Name
Transition season evapotranspiration from alpine and subalpine environments in the Canadian Rockies
Description
A better understanding of soil-vegetation-atmosphere interactions in the spring snowmelt and fall freeze-up transition seasons is needed in high mountain environments as they are increasingly subject to climate warming and weather extremes. A previous study by Langs et al (2020) identified the winter-spring transition period and subsequent snowmelt as the most important period for subalpine forest season productivity. Understanding when different vegetation types start transpiring in the spring and enter senescence in the autumn is important to predicting headwater basin water balances as influenced by variable weather and precipitation patterns.
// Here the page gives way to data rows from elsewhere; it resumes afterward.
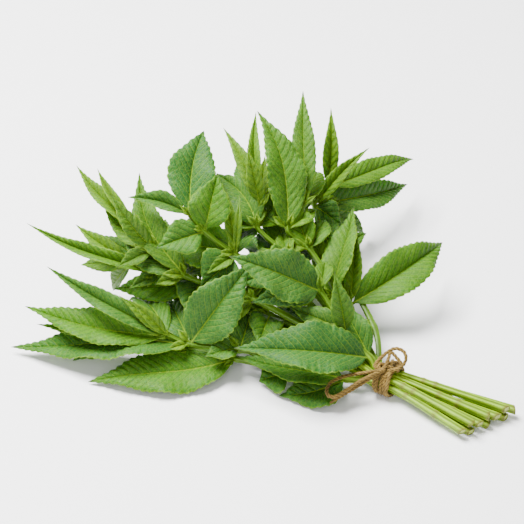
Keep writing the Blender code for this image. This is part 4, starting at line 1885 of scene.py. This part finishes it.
@dataclass
class Studio:
    """A white table, soft light from the upper left and the picture's camera; metres and watts."""

    table_size: float = 6.0
    sensor: float = 36.0
    aim: Place = (0.0, 0.0, 0.03)
    key_place: Place = (-0.38, 0.16, 1.02)
    key_size: float = 0.6
    key_power: float = 63.0
    fill_place: Place = (-0.15, -1.0, 0.75)
    fill_size: float = 0.9
    fill_power: float = 8.0
    sky: float = 0.4

    def lamp(self, name: str, place: Place, size: float, power: float) -> None:
        """A square lamp that faces the middle of the bunch.

        Args:
            name: The lamp's name.
            place: Where it stands.
            size: The length of its sides.
            power: Its power.
        """
        light = bpy.data.lights.new(name, "AREA")
        light.size = size
        light.energy = power
        made = shown(name, light)
        made.location = place
        towards = unit(np.array(self.aim) - np.array(place))
        bearing = math.atan2(towards[1], towards[0]) - math.pi / 2
        made.rotation_euler = (math.acos(-towards[2]), 0.0, bearing)

    def table(self) -> None:
        """The table, a broad flat mesh."""
        half = 0.5 * self.table_size
        corners = [(-half, -half, 0), (half, -half, 0), (half, half, 0), (-half, half, 0)]
        mesh = bpy.data.meshes.new("table")
        mesh.from_pydata(corners, [], [(0, 1, 2, 3)])
        mesh.materials.append(TableFinish().material())
        shown("table", mesh)

    def camera(self) -> None:
        """The camera where the picture was taken from."""
        lens = bpy.data.cameras.new("camera")
        lens.sensor_width = self.sensor
        lens.lens = self.sensor * VIEW.focal / VIEW.picture
        lens.clip_start = 0.01
        made = shown("camera", lens)
        made.location = (VIEW.eye - ORIGIN) * MM
        made.rotation_euler = (math.pi / 2 - VIEW.elevation, 0.0, 0.0)
        bpy.context.scene.camera = made

    def build(self) -> None:
        """Sets up the table, the light and the camera."""
        world = bpy.data.worlds.new("soft_sky")
        world.use_nodes = True
        backdrop = world.node_tree.nodes["Background"]
        backdrop.inputs["Color"].default_value = (1.0, 1.0, 1.0, 1.0)
        backdrop.inputs["Strength"].default_value = self.sky
        bpy.context.scene.world = world
        self.table()
        self.lamp("key", self.key_place, self.key_size, self.key_power)
        self.lamp("fill", self.fill_place, self.fill_size, self.fill_power)
        self.camera()


def main() -> None:
    """Builds the bunch and its studio."""
    logging.basicConfig(level=logging.INFO, format="%(message)s")
    Bunch().build()
    Studio().build()
    bpy.context.view_layer.update()


if __name__ == "__main__":
    main()
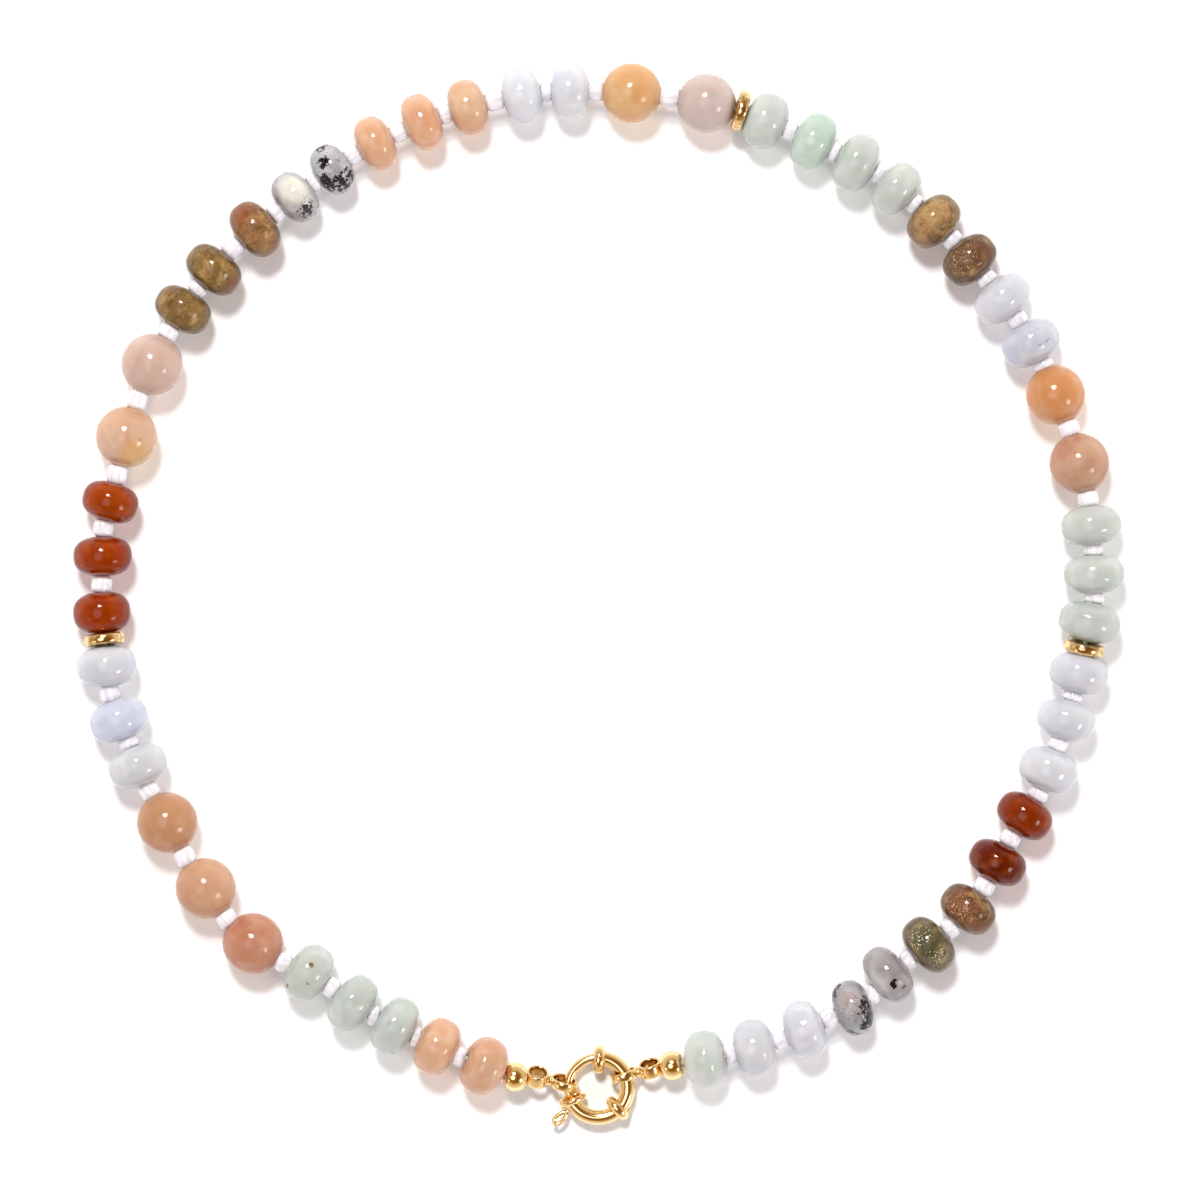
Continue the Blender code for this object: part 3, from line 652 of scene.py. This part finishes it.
def new_mesh(name, bm):
    """An object in the scene with the finished mesh."""
    mesh = bpy.data.meshes.new(name)
    bm.to_mesh(mesh)
    bm.free()
    return new_object(name, mesh)


def new_piece(name, bm, finish, body, slot, nodes, spot=(0, 0, 0)):
    """A smooth-shaded piece at a spot that rides on a body and stands for its solid nodes."""
    bmesh.ops.recalc_face_normals(bm, faces=bm.faces)
    piece = new_mesh(name, bm)
    piece.data.materials.append(finish.block)
    piece.data.shade_smooth()
    piece.location = spot
    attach(piece, body)
    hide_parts(*nodes)
    return piece


def skin(bm, loops, closed=False, capped=False):
    """Skin a row of equal loops of points; gives the new points."""
    rows = [[bm.verts.new(point) for point in loop] for loop in loops]
    count = len(rows[0])
    spans = len(rows) if closed else len(rows) - 1
    for i in range(spans):
        this, following = rows[i], rows[(i + 1) % len(rows)]
        for k in range(count):
            bm.faces.new((this[k], this[(k + 1) % count],
                          following[(k + 1) % count], following[k]))
    if capped:
        bm.faces.new(rows[0])
        bm.faces.new(rows[-1])
    return [vert for row in rows for vert in row]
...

To explore how recent interannual variability has affected evapotranspiration, multi-year observations of precipitation, snowmelt, soil moisture and evapotranspiration were made from an alpine tundra ridgetop and a sub-alpine forest hilltop in Fortress Mountain Research Basin, Alberta. Tundra vegetation was able to take advantage of earlier snowfree conditions to initiate transpiration, but then quickly depleted available soil moisture. Subalpine forests were able to initiate transpiration early in the snowmelt period and take advantage of infiltrating snowmelt water, and so transpired larger volumes of water in years with deeper and more slowly melting snowpacks. Senescence was driven by cool nights and shorter direct solar radiation periods as mountain shading increased in late summer and autumn. Comparing and contrasting the observed evapotranspiration and water use for the tundra and subalpine forest vegetation types in these transition seasons will inform the development of improved hydrological models of high mountain basins and estimations of how these environments might respond to future climate change.